How this Nevada teen can win free chicken nuggets for a year
Posted April 13
Wendy’s has a challenge for one Nevada teen: Get 18 million retweets and get free chicken nuggets for a year.
The Columbus Dispatch reported Monday that Carter Wilkerson, 16, tweeted at Wendy's asking how many retweets he needed to get free chicken nuggets for a year.
Wendy’s, known for its presence on social media, told Wilkerson he needed 18 million retweets to get the ultimate package of poultry, The Dispatch reported.
Wilkerson responded by saying, “Consider it done.” So far, the tweet has 2.2 million retweets.

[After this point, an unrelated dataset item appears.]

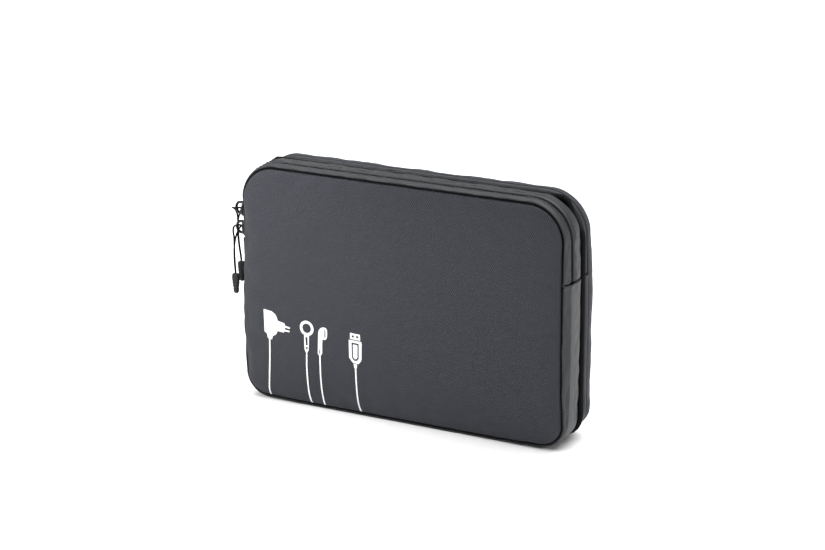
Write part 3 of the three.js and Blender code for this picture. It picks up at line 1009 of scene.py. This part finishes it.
def ribbon(name, rows, material, closed=False):
    """A surface through rows of points, with its weave laid along and across it."""
    width = len(rows[0])
    vertices = [p for row in rows for p in row]
    uvs, faces = [], []
    for r, row in enumerate(rows):
        across = sum((rows[k + 1][0] - rows[k][0]).length for k in range(r))
        along = 0.0
        for n, p in enumerate(row):
            along += (p - row[n - 1]).length if n else 0.0
            uvs.append((along, across))
    for r in range(len(rows) - 1):
        for n in range(width if closed else width - 1):
            m = (n + 1) % width
            faces.append((r * width + n, (r + 1) * width + n, (r + 1) * width + m, r * width + m))
    return new_object(name, vertices, faces, material, uvs)


def swept(name, frames, sides, material, closed=False):
    """A tube through frames, each of them a place and the two half axes of its section."""
    turns = [2 * math.pi * k / sides for k in range(sides + 1)]
    rows = [[p + a * math.cos(turn) + b * math.sin(turn) for p, a, b in frames] for turn in turns]
    return ribbon(name, rows, material, closed)


def piping(name, points, radius, material):
    """A round piping along a closed line of points, with its weave laid along it."""
    frames = []
    for n, p in enumerate(points):
        along = (points[(n + 1) % len(points)] - points[n - 1]).normalized()
        side = along.cross(Vector((0, 1, 0))).normalized()
        frames.append((p, side * radius, side.cross(along) * radius))
    return swept(name, frames, 10, material, closed=True)


def side_seam_stitches(strip, profile_rows):
    """The row of stitches across the gusset just below each folded side seam."""
    width = len(TROUGH)
    mesh = strip.data
    for name, column in (("left_side_seam_stitches", 3), ("right_side_seam_stitches", width - 4)):
        points, normals = [], []
        for v in (mesh.vertices[r * width + column] for r in profile_rows):
            normal = v.normal.copy()
            if normal.x * v.co.x < 0:
                normal = -normal
            normals.append(normal)
            points.append(v.co + normal * STITCH_LIFT)
        frames = evenly(points, normals, SEAM_STITCH_PITCH, 1.2 * MM)
        attach(beads(name, frames, SEAM_STITCH, THREAD), ON_ROOT, "black_binding")


# ---- Middle wall and what hangs on it ----
def binding_ring(name, inset_at, y, radius, carry, *nodes):
    """A round binding between two cloths. inset_at(x, z) says how far in it lies."""
    points = []
    for x, z, nx, nz in OUTLINE_POINTS:
        inset = inset_at(abs(x), z)
        points.append(settle(Vector((x - inset * nx, y, z - inset * nz))))
    attach(piping(name, points, radius, BLACK_TAPE_AND_SHADE), carry, "black_binding", *nodes)


def groove_shade_inset(x, z):
    """The groove's black binding is painted shade for the shadowed gap between the bags: it lies deep,
    and comes proud of the sides where the groove opens.
    """
    return (2.7 - 3.1 * groove_shade_shows(x, z)) * MM


def wall_face(name, y, bow, node):
    """A face of the middle wall: lining drawn over a board, rounding in at its bound edge."""
    side = 1 if bow > 0 else -1
    profile = [(8 * MM, y), (5.5 * MM, y), (4.2 * MM, y - side * 0.1 * MM),
               (DIVIDER_INSET, y - side * 0.35 * MM)]
    rows = [ring(*p) for p in profile]
    piece = grid_piece(name, filled(GRID_INSET, y), rows, profile, LINING_CLOTH, flip=side > 0)
    for v in piece.data.vertices:
        inner = smooth(DIVIDER_INSET, 26 * MM, edge_distance(v.co))
        v.co.y += bow * inner * (0.6 + 0.8 * noise.noise(v.co * 22))
        v.co = settle(v.co)
    thicken(piece, 0.35 * MM, levels=0)
    attach(piece, ON_ROOT, "lining_fabric", node)


def net_pocket():
    """A diamond net bellied by its elastic hem. Returns its surface as a function of x and z."""
    low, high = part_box("net_pocket")
    pitch = 3.4 * MM
    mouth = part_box("net_pocket_hem")[0].z + 1.5 * MM
    wide = round((high.x - low.x) / pitch)
    tall = round((mouth - low.z) / (pitch * 0.9))
    belly_depth = 4.6 * MM

    def surface(x, z):
        edge = min(x - low.x, high.x - x, (z - low.z) * 1.4)
        belly = smooth(0, 16 * MM, edge)
        ease = 0.8 + 0.25 * math.sin(x * 95) + 0.25 * noise.noise(Vector((x, 0, z)) * 60)
        return Vector((x, high.y - 0.4 * MM - belly * belly_depth * ease, z))

    vertices, faces, index = [], [], {}
    for i in range(2 * wide + 1):
        for j in range(2 * tall + 1):
            if (i + j) % 2 == 0:
                x = low.x + (high.x - low.x) * i / (2 * wide)
                z = low.z + (mouth - low.z) * j / (2 * tall)
                index[i, j] = len(vertices)
                vertices.append(surface(x, z))
    for i in range(1, 2 * wide):
        for j in range(1, 2 * tall):
            if (i + j) % 2 == 1:
                faces.append((index[i, j - 1], index[i + 1, j], index[i, j + 1], index[i - 1, j]))
    net = new_object("net_pocket_mesh", vertices, faces, NET_YARN)
    wire = net.modifiers.new("strands", "WIREFRAME")
    wire.thickness = 0.42 * MM
    wire.use_even_offset = False
    attach(net, ON_ROOT, "net", "net_pocket")
    return surface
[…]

"I sent out the tweet as a joke, but then they responded with the outrageous number," Wilkerson told USA Today. "I thought 'Consider it done' would be funny among my friend group. Then I put the screenshot up and it started gaining momentum."

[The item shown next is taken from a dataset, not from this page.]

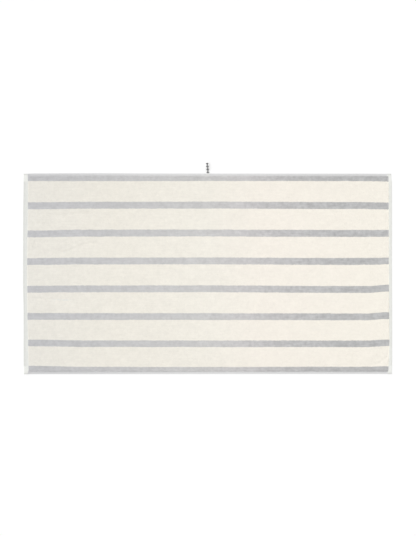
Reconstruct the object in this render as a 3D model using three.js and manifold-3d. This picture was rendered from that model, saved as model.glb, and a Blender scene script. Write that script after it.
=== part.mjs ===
// Striped terry bath towel, laid out flat with its face up.
// Millimetres. X runs along the towel, Y across it, +Z up from the surface it lies on.
// The origin is the middle of the cloth, on its underside.

import * as THREE from "three";
import { mergeVertices } from "three/addons/utils/BufferGeometryUtils.js";
import Module from "manifold-3d";

const wasm = await Module();
wasm.setup();

// Cloth: a nominal 70 by 130 cm towel
const CLOTH_LENGTH = 1292;
const CLOTH_WIDTH = 703;
const PILE_THICKNESS = 4.5;
const HEM_WIDTH = 14.4;
const HEM_THICKNESS = 3;
const SELVEDGE_WIDTH = 8;
const SELVEDGE_THICKNESS = 1.5;
const EDGE_ROUND = 1.2;
const RIM_SHARE = 0.55;
const PILE_SLOPE = 2.4;
const GRID_STEP = 20;
const REST_PAD_MARGIN = 60;
const RIDGE_SHARE = 0.6;
const RIDGE_OFFSET = 1.6;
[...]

Wilkerson’s tweet has the chance to break the record for the most-retweeted tweet in Twitter history, The Washington Post reported. Ellen DeGeneres holds the record with 3.3 million retweets for a group image of her at the Oscars. Wilkerson is on pace to break that record, The Post reported.
Wilkerson told USA Today that he’s delighted by the opportunity.
“It’s pretty exciting," he told USA Today during his lunch at Bishop Manogue Catholic High School. "I’m one of those people who isn't usually looking for attention. But since it started, it’s been pretty cool. In school, it’s fun because everyone knows about it.”
Wilkerson’s parents told USA Today that they didn't know about the challenge until their son Carter started receiving calls for interviews. Carter helped his father open a Twitter account so he could keep track of the situation.
Carter and his family have considered donating the nuggets to a food pantry or asking Wendy’s to offer the reward to a charity, USA Today reported.
To help his cause, Carter started a website that calls for one of those suggestions to come true. He plans to sell T-shirts and donate the proceedings to families in need.
Carter said he wants to help others because people brought his family food after his mother received a cancer diagnosis when he was 9, according to The Washington Post.